The principles of law and equity applicable to the facts in this case have been repeatedly announced by our Courts, and they are well settled in this State.
In view of the fact that the defendant herein, while the relation of attorney and client existed between him and the plaintiff, agreed with Hottal to share in the $1,500 alleged overage claimed to arise from an alleged contract of sale, the decision in Miles v. Ervin, 1 McCord, Eq., 524, 16 Am. Dec., 623, is strikingly applicable, and conclusively shows that defendant is liable to plaintiff for the sum of $1,500, with interest thereon at least from November 1, 1923, as plaintiff made demand therefor upon defendant at least in the latter part of October, 1923. See, also, Sumter Trust Co. v. Moses, 116 S.C. 450, 107 S.E., 918.
It is therefore ordered, adjudged, and decreed that the plaintiff have judgment against the defendant for the sum of $1,880.36, which includes $389.36 interest from November 1, 1923, to July 15, 1927.
Mr. James S. Verner, for appellant, cites: Here fact that agent or broker, after having effected sale of a piece of property for one client resells same piece to another, does not render him liable for any profits realized on second sale: 9 C.J., 540, 541; 205 Mass. 224. No duty to communicate name of prospective purchaser to principal unless requested: 23 A. E. Enc. L., 913; 9 C.J., 615; 142 S.C. 33.
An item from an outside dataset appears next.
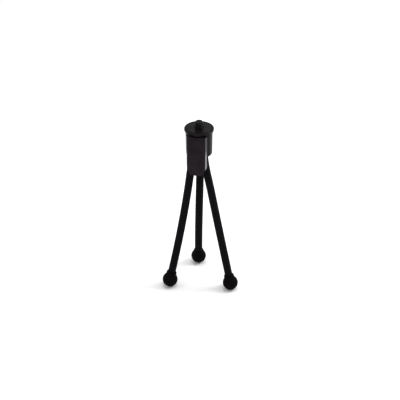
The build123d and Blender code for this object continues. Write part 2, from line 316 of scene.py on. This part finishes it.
def multiplied(tree, a, b):
    node = tree.nodes.new("ShaderNodeMath")
    node.operation = "MULTIPLY"
    tree.links.new(a, node.inputs[0])
    tree.links.new(b, node.inputs[1])
    return node.outputs["Value"]


def paler(colour, times):
    """Colour made brighter, up to white."""
    return tuple(min(1.0, times * c) for c in colour)


def bumped(tree, shader, height, distance_mm, under=None):
    """Bump from a height, on top of the normals in under."""
    node = add_node(tree, "ShaderNodeBump", Strength=1.0, Distance=distance_mm * MM)
    tree.links.new(height, node.inputs["Height"])
    if under is not None:
        tree.links.new(under, node.inputs["Normal"])
    tree.links.new(node.outputs["Normal"], shader.inputs["Normal"])
    return node.outputs["Normal"]


def edge_wear(tree, start, end):
    """0 on flat and hollow places, 1 on the sharpest outer edges."""
    pointiness = tree.nodes.new("ShaderNodeNewGeometry").outputs["Pointiness"]
    return remap(tree, pointiness, start, end, 0.0, 1.0)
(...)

Messrs. McDonald McDonald, for respondent, cite: Principles of law and equity applicable to the relations of principal and agent: 4 DeS. Eq., 651; 1 McC. Eq., 524; 30 S.C. 238; 89 S.C. 352; 116 S.C. 450; 2 R.C.L., 966-68, 973-74; 6 C.J., 682, 686, 693; 60 S.E., 410; 105 S.E., 570; 111 S.E., 627; 61 S.E., 806; 23 L.R.A. (N.S.), 679, 690; 6 L.R.A., 369; 12 S.E., 153.
December 5, 1928. The opinion of the Court was delivered by
For the reason assigned by his Honor, Judge Townsend, it is the judgment of this Court that the judgment of the Circuit Court be affirmed.
MESSRS. JUSTICES COTHRAN, BLEASE, STABLER and CARTER concur.